If you need sub-word accuracy, you'll probably want to look at the BLAST or FASTA algorithms for ideas.
The ugly and lazy way to do it is to keep a really long string in sync with the dictionary and run a processed regex on it.
Those solutions sound a little hackish, so I'd rather migrate to a proper DBM. Next question is, will a light one work for keyword and phrase searching (sub-word accuracy probably isn't necessary, though it would be nice) or would I need an industrial-grade one? Python's anydbm module looks pretty useless, so I'm hoping SQLite or something else that uses files/libraries rather then servers/daemons will do the job.
Realistically, this is an IRC bot. It's not like you're going to be dealing with a lot of queries. You could run it on nearly anything.
True, but responsiveness can be an issue, as this bot doesn't thread particularly well. I don't want it to lock up and make the other bot functions unresponsive when someone makes a request; I already have a log grep function which does that nicely. (I might toss the code at that for you sometime, but I don't think it can be optimized any further; it's just the large size of the log files causing a problem.)
I guess I'll start work on a keyword index and see how it performs. It'll be nice dealing with only a single dictionary instead of five of them, anyway.
SQLite is the way! In fact since python2.5 it is integrated with python, if you use 2.4 or less just download the sqlite3 module and the sqlite client (all plataforms), this is a quick example.
#open or create the database if it doesn't exist.
import sqlite3
conn = sqlite3.Connection('path/to/database.anyextension')
#let's assume the tables are there ok?
cur = conn.cursor()
pattern = "%lonely heart%" #any tring will do
res = cur.execute("select file from repo where title like " + pattern)
print res
# I didn't run the above code, might not run as is
You're one step away from an SQL injection vulnerability there. NEVER, EVER build SQL statements with string concaternation.
Once again, with emphasis: NEVER, EVER build SQL statements with string concaternation.
>>2's suggestion is working out pretty well. The host server of the radio's continued existence is uncertain, though, so it might become a moot point. Also, I became very leery of SQLite after it corrupted two databases of mine, and heard from numerous programmer friends that it's unstable under load and does such things often... not that it matters now, but I'm unlikely to use it in the future.
To give this thread a continued purpose, that bot's log searching function is getting really slow.
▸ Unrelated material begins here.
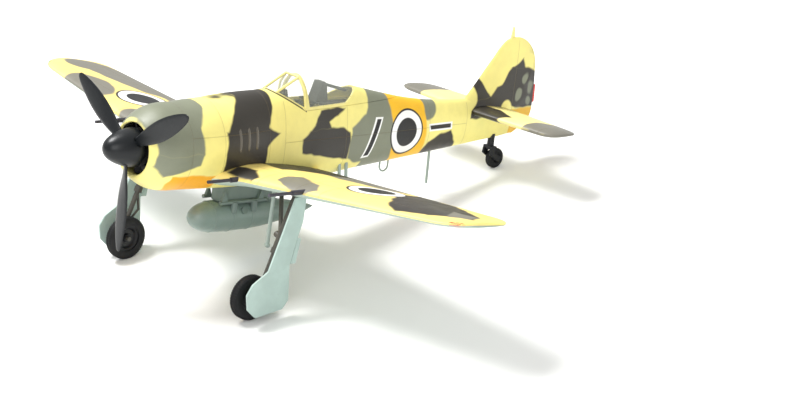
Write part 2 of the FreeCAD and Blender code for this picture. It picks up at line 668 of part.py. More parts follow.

I suspect it's more due to the sheer size of the log directory (120mb) rather then inefficiency, but does anyone see anything that could stand to be optimized?
def _blockIterator(self, f):
data = f.read(32768)
while data:
# Be warned! if no newline is encountered within bytes characters, IndexError will be thrown here!
yielded, remaining = data.rsplit('\n',1)
yield yielded + '\n';
data = remaining + f.read(32768 - len(remaining))
def _matchWord(self, f, what):
#n = re.compile(r"\n(.*\b%s\b.*)\t.+\t[^\n]+" % re.escape(what))
n = re.compile(".*%s.*" % what)
return sum((n.findall(data) for data in self._blockIterator(f)), [])
def grep(self, irc, msg, args, channel, reverse, maxmatch, query):
"""[<channel>] [<reverse>] [<max-matches>] <quote/Perl-regex>
Searches the logs of the specified channel for a given string or
regular expression. <channel> is only necessary if the message isn't
sent in the channel itself.
"""
if maxmatch == None:
maxmatch = 5
if maxmatch > 5 and msg.args[0].startswith("#"):
irc.error("I refuse to spam the channel with more then 5 lines. Please PM the command to me.")
return
results = []
self.log.info('log grepping with args %s, %s, %i, %s.', channel, reverse, maxmatch, query)
for root, dirs, files in os.walk("/home/keine/logs/ChannelLogger/%s/" % channel):
if reverse:
files.reverse()
for name in files:
f = open((root + name), "r")
matches = self._matchWord(f, query)
results.extend(matches)
if len(results) >= maxmatch:
break
f.close()
if reverse:
results.reverse()
for result in results[0:maxmatch]:
irc.reply(result)
grep = wrap(grep, ["channel", optional(("literal", ("reverse"))), optional("int"), "text"])
Another option which is unlikely to be suggested by most. There are several free implementations of MUMPS (long an ANSI standard language) and MUMPS makes this sort of thing rather easy as all data elements (called 'globals') are stored on disk in sorted order. MUMPS is quite fast (all other things being equal, there are reports of it being rather faster than SQL) and isn't a resource hog.
Doing what you need will probably take no more than a page or two of MUMPS, as it is purpose designed for just such things. Be aware, though, that MUMPS is not really suited for using disk structures other than its own. Your existing data will have to be swept into MUMPS globals for it to be able to use them. Not so hard to do, really.
The chief problem might be to interface from Python to MUMPS; I suppose a bit of shell code or some such might be sufficient. *nixen will have lots of small tools hanging around which can help. If you're on Windows, you might consider the Cygwin.org package as a way to get some of those tools into your Windows box.
See Kevin O'Kane's MUMPS implementation (at Univ of N Iowa) and Sanchez' MUMPS implementation (more traditional, as it includes the self modifying 'feature' that has been part of MUMPS for a long time. O'Kane leaves it out. See the en.Wikipedia.org article for additional pointers.
Please no flames for violating langauge design safety conventions. MUMPS was first specified in 1966, so few of those who would be responding with horror, oh the horror!!, will even have been born then.